The Forgiven: insofferenza borghese e impunità di diritto

 
 

Due coniugi inglesi (Ralph Fiennes e Jessica Chastain) sono in viaggio verso Tangeri, diretti ad una festa lussuosa. Lei è una scrittrice di libri che non trova più ispirazione, lui, invece, è un medico che - forse - l’ispirazione non l’ha mai avuta. Mentre attraversano il deserto a tutta velocità (incuranti dello stato di alterazione alcolica) investono un ragazzo marocchino che muore sul colpo. I due non si preoccupano, adagiandosi sull’idea di essere - grazie alla loro condizione sociale - legittimati a godere (a vita) di un’impunità di diritto. Vanno alla festa, annoiati al pensiero di dover “sbrigare la faccenda” e intenti a distrarsi. Raccontano l’accaduto, mostrando - a testa alta - come il loro status li elevi ad una posizione di privilegio. “Quel ragazzo era uno qualunque, veniva da un villaggio sperduto”, dice il marito alla moglie, insinuando come nessuno potrà mai reclamarlo proprio per il suo essere “uno qualunque”, che nella folla si disperderebbe.
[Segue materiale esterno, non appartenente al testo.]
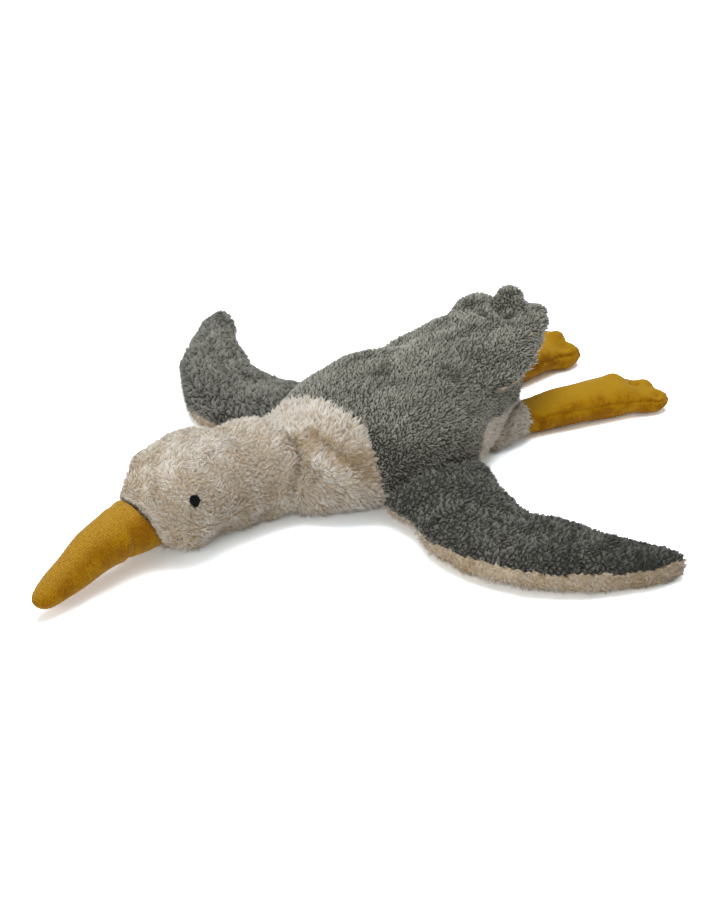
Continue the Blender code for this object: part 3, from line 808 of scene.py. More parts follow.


# Each root colour is darker than its tip colour: painted shade at the foot of the pile.
CREAM_THREADS = thread_dye_and_shade(
    "cream_threads",
    (0.50, 0.38, 0.23, 1), (0.54, 0.445, 0.33, 1), (0.79, 0.72, 0.62, 1), (0.85, 0.81, 0.74, 1),
)
GREY_THREADS = thread_dye_and_shade(
    "grey_threads",
    (0.085, 0.085, 0.066, 1), (0.105, 0.103, 0.082, 1), (0.44, 0.43, 0.365, 1), (0.54, 0.53, 0.455, 1),
)
WING_THREADS = thread_dye_and_shade(
    "wing_threads",
    (0.036, 0.036, 0.028, 1), (0.042, 0.042, 0.034, 1), (0.24, 0.238, 0.202, 1), (0.34, 0.335, 0.288, 1),
)
CREAM_BACKING = backing_dye("cream_backing", (0.42, 0.32, 0.20, 1), (0.58, 0.48, 0.35, 1))
GREY_BACKING = backing_dye("grey_backing", (0.030, 0.030, 0.024, 1), (0.055, 0.055, 0.045, 1))
print("dyes:", [m.name for m in bpy.data.materials if "threads" in m.name])

# %% [markdown]
# ## Which cloth covers what
# The body's skin is cut along its seams into the pieces of cloth that the toy has.
# Each piece carries what its pile needs to know: which way the nap lies, how long
# and how dense the threads are, and the tone of the dye, with painted light and shade in it.


# %% Cut a skin into its cloths
def face_facts(mesh):
    """Middle and normal of each face."""
    return read(mesh.polygons, "center", 3), read(mesh.polygons, "normal", 3)


def cut_out(whole, name, wanted):
    """A new object with the wanted faces of a skin, open along its seams."""
    shape = bmesh.new()
    shape.from_mesh(whole.data)
    shape.faces.ensure_lookup_table()
    unwanted = [shape.faces[k] for k in np.nonzero(~wanted)[0]]
    bmesh.ops.delete(shape, geom=unwanted, context="FACES")
    mesh = bpy.data.meshes.new(name)
    shape.to_mesh(mesh)
    shape.free()
    return placed(name, mesh)


def dressed_in(mesh, material):
    """Give a mesh its one cloth, smoothly shaded."""
    mesh.materials.clear()
    mesh.materials.append(material)
    mesh.shade_smooth()


def close_behind(made, inside, material):
    """Close a cut piece behind its seams with a blind wall, and give it its cloth."""
    shape = bmesh.new()
    shape.from_mesh(made.data)
    rim = [edge for edge in shape.edges if edge.is_boundary]
    if rim:
        middle = shape.verts.new(inside)
        for edge in rim:
            shape.faces.new((edge.verts[0], edge.verts[1], middle))
    bmesh.ops.recalc_face_normals(shape, faces=shape.faces)
    shape.to_mesh(made.data)
    shape.free()
    dressed_in(made.data, material)


def carry(mesh, **values):
    """Store numbers or directions on the points of a mesh."""
    for name, value in values.items():
        kind = "FLOAT_VECTOR" if np.ndim(value) == 2 else "FLOAT"
        made = mesh.attributes.new(name, kind, "POINT")
        key = "vector" if kind == "FLOAT_VECTOR" else "value"
        made.data.foreach_set(key, np.ravel(value).astype(np.float32))


def on_skin(ways, normals):
    """Directions laid flat on the skin."""
    flat = ways - normals * (ways * normals).sum(1, keepdims=True)
    return unit(flat)


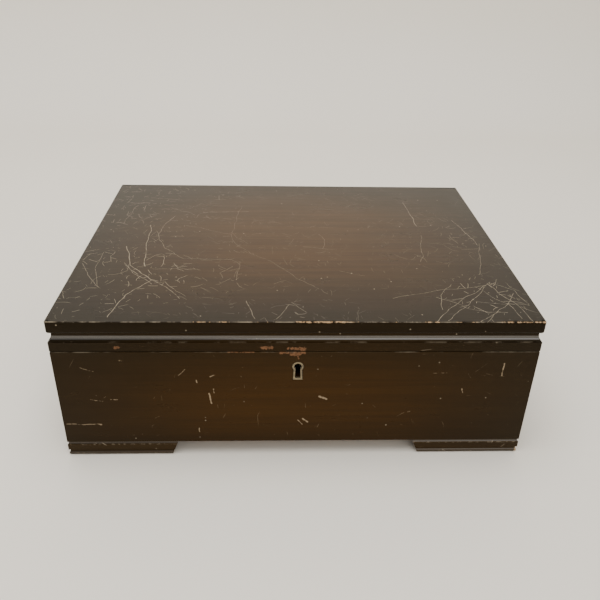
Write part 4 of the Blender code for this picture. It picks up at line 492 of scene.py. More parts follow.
def markRails(flow, place, finish, look):
    x, y, z = place.parts()
    outside = (-1 * y).step(-frontLow.y - 1.0 * mm, -frontLow.y - 0.3 * mm)
    flat = flow.join(x, z)
    ragged = flow.grain(place, 480, 3, 0.7)
    chip = markAll(flow, flat, railMarks["chips"])
    chip = (chip - ragged.step(0.66, 0.34)).step(0.0, 0.3) * outside
    uneven = flow.grain(place, 300, 3).step(0.3, 0.6)
    bare = chip * (0.55 + uneven * 0.45)
    finish = scarred(finish, bare, look["raw"], 0.85, 0.12)
    # the notch is painted near black: painted shade standing in for a recess that has no geometry
    notch = markAll(flow, flat, railMarks["notch"]) * outside
    finish = (finish[0].tinted((0.004, 0.003, 0.002, 1), notch), *finish[1:])
    field = strokes(flow, flow.join(x + y, z), 0.022, 0.3 * mm, 0.5, 0.35)
    patch = flow.grain(place, 30, 2).step(0.45, 0.62)
    finish = scarred(finish, field * patch * 0.5, look["worn"], 0.7, 0.04)
    arris = abs(z - (lidLow.z - 8.5 * mm)).step(0.7 * mm, 0.2 * mm)
    worn = arris * flow.grain(place, 60, 4, 0.7).step(0.5, 0.66)
    return scarred(finish, worn, look["worn"], 0.12, 0.02)


def markFeet(flow, place, finish, look):
    x, y, z = place.parts()
    outer = outerSkin(x, y)
    field = strokes(flow, flow.join(x + y, z), 0.014, 0.5 * mm, 0.5, 0.5)
    patch = flow.grain(place, 45, 2).step(0.4, 0.6)
    mark = field * patch * 0.7 * outer
    ragged = flow.grain(place, 260, 4, 0.7)
    bead = z.step(3.4 * mm, 1.6 * mm) * ragged.step(0.56, 0.66) * outer
    ledge = abs(z - 12.6 * mm).step(0.9 * mm, 0.2 * mm) * ragged.step(0.5, 0.6) * outer
    corner = stroke(flow, place, (0.2095, frontLow.y, 0.001), (0.2095, frontLow.y, 0.0055), 0.0022)
    corner = corner * ragged.step(0.36, 0.52)
    rubbed = mark.atLeast(bead * 0.3).atLeast(ledge * 0.25)
    finish = scarred(finish, rubbed, look["worn"], 0.7, 0.05)
    return scarred(finish, corner, (0.5, 0.33, 0.18), 0.9, 0.1)


caseMiddle = (0, 0.5 * (frontLow.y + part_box("back_board")[1][1]))
lidSpread = ((0, caseMiddle[1] + 0.012, 0), (0.25, 0.2, 10))
lidLook = {**lacquerLook, "brown": (0.056, 0.0245, 0.0058), "black": (0.0075, 0.0058, 0.0035),
           "topSheen": 0.29, "depth": 0.1}
topLacquer = lacquer("lid lacquer", *lidSpread, None, lidLook)
zoneEdgesX = (-1, -0.128, -0.062, 0.02, 0.125, 1)
zoneEdgesY = (-1, -0.062, 1)
lidFinishes = [
    lacquer(f"lid lacquer {i}{j}", *lidSpread, markZone((columns, rows)), lidLook)
    for i, columns in enumerate(zip(zoneEdgesX, zoneEdgesX[1:]))
    for j, rows in enumerate(zip(zoneEdgesY, zoneEdgesY[1:]))
]
boardLacquer = lacquer("case lacquer", (0, caseMiddle[1], 0.062), (0.25, 10, 0.078), markBoards)
railLook = {**lacquerLook, "brown": (0.014, 0.0065, 0.0012), "gloss": 0.22, "sheen": 0.03,
            "depth": 0.14, "glints": ((128.2, 1.9, 1.0),), "coatIndex": 1.95}
railLacquer = lacquer("rim lacquer", (0, caseMiddle[1], 0.12), (0.24, 10, 0.05), markRails, railLook)
footLook = {**lacquerLook, "brown": (0.025, 0.013, 0.0034), "gloss": 0.25, "sheen": 0.04,
            "glints": ((14.2, 1.2, 0.6), (3.0, 1.1, 0.5)), "coatIndex": 1.7}
footLacquer = lacquer("foot lacquer", (0, caseMiddle[1], 0), (0.4, 10, 0.05), markFeet, footLook)
print("lacquer made")


def bareWood(name, light, dark, along=(7, 170, 170), rough=0.62):
    made, flow, place = newMaterial(name)
    ring = flow.grain(place, along, 4, 0.6, 0.8)
    fibre = flow.grain(place, (along[0] * 5, along[1] * 7, along[2] * 7), 4, 0.6)
    ray = flow.grain(place, (140, 900, 900), 2, 0.5).step(0.62, 0.7)
    stops = [(0.3, dark), (0.55, light), (0.75, dark)]
    colour = ring.add("ShaderNodeValToRGB", {"stops": stops}, {0: ring})
    colour = colour.tinted((0.5, 0.36, 0.24, 1), fibre.step(0.35, 0.75) * 0.45, "MULTIPLY")
    colour = colour.tinted((*dark, 1), ray * 0.5)
    stain = flow.grain(place, 14, 4, 0.65).step(0.5, 0.75)
    colour = colour.tinted((0.42, 0.33, 0.25, 1), stain * 0.55, "MULTIPLY")
    finishMaterial(flow, colour, rough + (fibre - 0.5) * 0.2 + stain * 0.1, fibre * 0.06 + ring * 0.04)
    return made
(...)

Non ci sono testimoni o documenti, né preoccupazioni per la polizia, che perderebbe solo tempo a “sistemare scartoffie”. Il padre del ragazzo, però, non la pensa allo stesso modo e pretende che il colpevole dell’incidente lo accompagni a seppellire il figlio. Inizialmente i due coniugi, come d’abitudine, ipotizzano che voglia una somma di denaro come “risarcimento” del danno, ma l’uomo esige qualcos’altro che - sfortunatamente per loro - non si può comprare.

The Forgiven, basato sull’omonimo romanzo di Lawrence Osborne, edito in Italia da Adelphi con titolo Nella polvere, è il racconto di una conversione inizialmente forzata e poi spontanea. La pellicola - disponibile su Sky e Now Tv - analizza il confronto tra due diverse condotte. Confronto, però, sin dal principio impari, perché si tratta di una moralità che si scontra con un’amoralità. Il padre del ragazzo vuole che l’uomo si redima, più per se stesso che per restituirgli qualcosa che - naturalmente - non potrebbe mai essergli dato indietro. L’uomo, dal canto suo, accetta le condizioni del genitore senza opporsi, iniziando - man mano - a modificare l’atteggiamento e il linguaggio. Quelle che prima erano “persone diverse, che provano cose diverse”, diventano soggetti a cui chiedere - e sperare di ottenere - perdono. Le persone non svaniscono nel nulla, e non ci si può prendere gioco del mondo in eterno, pensando di sottrarsi - sotterrandosi? - solo perché si è sempre riusciti a rivalersi sugli altri rimarcando la propria posizione sociale. Se, però, da un lato la regia di John Michael McDonagh (fratello di Martin McDonagh) si focalizza sull’approfondimento psicologico dei personaggi, dall’altro la componente thriller ne risente, rallentandosi.

La forza di The Forgiven sta nelle riflessioni (suggerite e mai imposte) sulla crudeltà del mondo e sulla possibilità di una redenzione impossibile, ma sperata. La pellicola - inevitabilmente - rimanda, poi, a Il té nel deserto di Bernardo Bertolucci: ci sono due coniugi protagonisti (anche in questo caso lei è scrittrice), che approdano a Tangeri e c’è un uomo che sembra conoscere la loro sorte, il Narratore. Spazio, azione (che diventa confusione), tempo: in entrambe le opere ci si sofferma sull’idea di perdizione - e smarrimento - e su quello da cui non si può fuggire. Il mondo può essere crudele per tutti, anche per chi crede di governarlo.